Nevertheless, the Confederate Congress was roughly equally divided between Democrats and Whigs, and partisanship continued in other ways. The Confederacy's exemption of owners of more than ten slaves from the draft led to many Confederate soldiers seeing the Civil War as a "rich man's war and a poor man's fight", while Confederate generals and governors also bickered among themselves as the Confederate government faltered. Many poor whites led an upcountry unionist movement in areas such as western North Carolina, eastern Tennessee, North Georgia, northern Alabama, and Arkansas, serving as incubators for the postwar Republican Party and its Southern "Scalawag" supporters.

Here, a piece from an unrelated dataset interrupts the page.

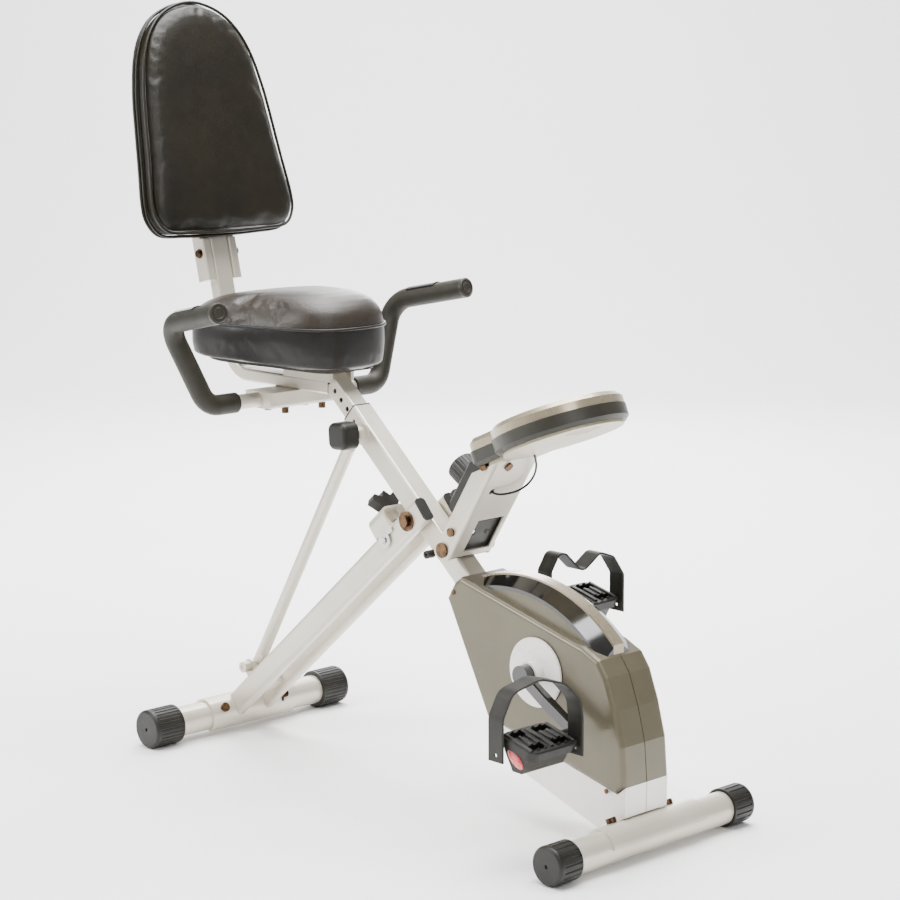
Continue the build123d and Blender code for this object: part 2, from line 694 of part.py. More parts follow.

Whigs also formed the core of a proto-party in the Confederacy which was opposed to the Democrat Jefferson Davis' administration. After the war, moderate and nationalist Southern Whigs regrouped as the "Conservative Party" in states such as Virginia and North Carolina, rejecting association with the Democratic Party while also attempting to refound a conservative Whiggish party in opposition to the pro-Black Republican Party. When the Southern Republican Party proved to be more conducive towards the interests of Black freedmen and Northern "carpetbaggers", most Conservatives joined the Democratic Party from the mid-1870s to 1880s, and pro-business "Bourbon Democrats" would adopt Whiggish economic policies such as modernization, large-scale railroad construction, and founding public schools.